***
Bu söyleşi, 5 Mayıs 1969 tarihinde, yani Adorno’nun vefatından yaklaşık üç ay önce Spiegel dergisinde yayımlanmıştır. Daha sonra ilk İngilizce çevirisi, Encounter dergisinin 33. sayısında (1969) “Barikatlar ve Fildişi Kuleler Üzerine: Theodor Adorno ile Söyleşi” başlığıyla yayınlandı. Ne var ki, Gerhard Richter söyleşiyi, Spiegel’in izniyle ve döneme dair açıklayıcı dipnotlar ekleyerek yeni bir çeviriyle yayınladı. Metindeki dipnotlar, Richter’in dipnotlarından faydalanılarak (bazen kısaltılarak bazen de özetlenerek) eklendi.
***
Spiegel: Profesör Adorno, iki hafta önceye kadar, dünyanın intizamı yerli yerinde görünüyordu…
Adorno: Bana göre hiç de öyle değil.
SP: Öğrencilerinizle gergin bir ilişkiniz olmadığını söylemiştiniz.
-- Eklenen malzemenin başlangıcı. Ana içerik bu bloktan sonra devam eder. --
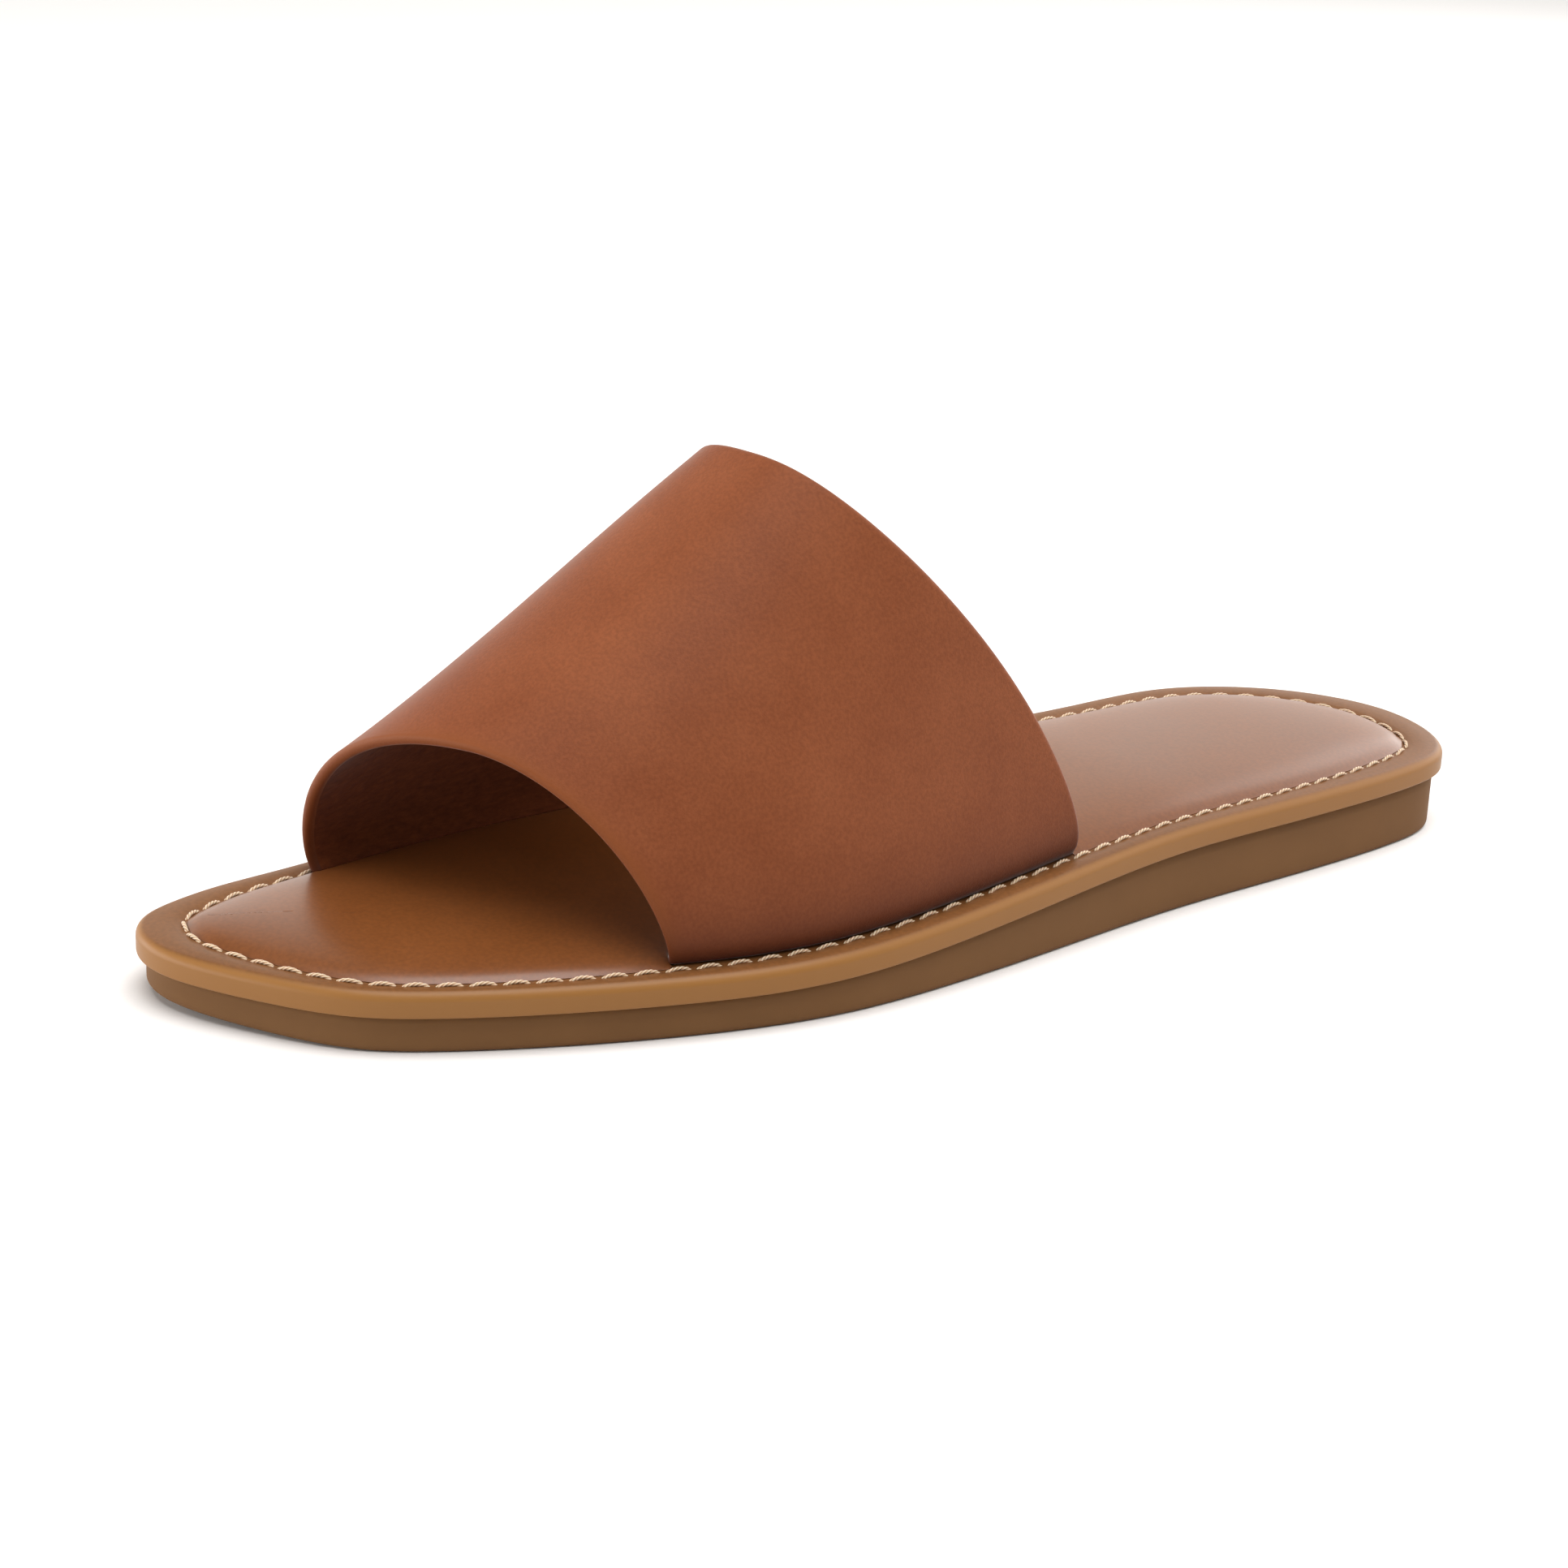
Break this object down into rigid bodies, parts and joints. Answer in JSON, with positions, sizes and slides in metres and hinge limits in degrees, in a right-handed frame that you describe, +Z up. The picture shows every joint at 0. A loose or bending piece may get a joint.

Derslerinizdeki tartışmaların verimli ve makul olduğunu, kişisel rahatsızlıkların dersi etkilemediğini söylüyordunuz. Ne var ki, halihazırda dersinizi iptal ettiniz.
A: Dersimi bütün dönem boyunca iptal etmedim; yalnızca bir sonraki duyuruya kadar ara verdim. Birkaç hafta içerisinde yeniden başlamayı ümit ediyorum. Dersleri ciddi şekilde akamete uğrayan bütün meslektaşlarım aynısını yaptı.
SP: Şiddete maruz kaldınız mı?
A: Fiziksel şiddete hayır; ama o kadar çok gürültü yapılıyordu ki, dersi dinlemek mümkün olmuyordu. Belli ki, plan buydu.
SP: Bir zamanlar yanınızda olan öğrencilerin bugün size karşı harekete geçme biçimleri mi, yoksa siyasal amaçları mı rahatsız etti sizi? Nihayetinde asilerle aranızda bir uzlaşıya varıldığı söylenebilir sanırız.
A: Farklılıklarımızın ortaya çıktığı yer burası değil. Geçenlerde televizyonda yayınlanan bir söyleşide dile getirdiğim üzere, teorik bir model kurmuş olmama rağmen insanların ellerinde molotof kokteyllerle onu hayata geçirmeye çalışıp çalışmayacaklarını öngörmem mümkün değil. Defalarca alıntılanan bu cümle esaslı bir yorum gerektirir.
SP: Peki, bu cümleyi bugün nasıl yorumlarsınız?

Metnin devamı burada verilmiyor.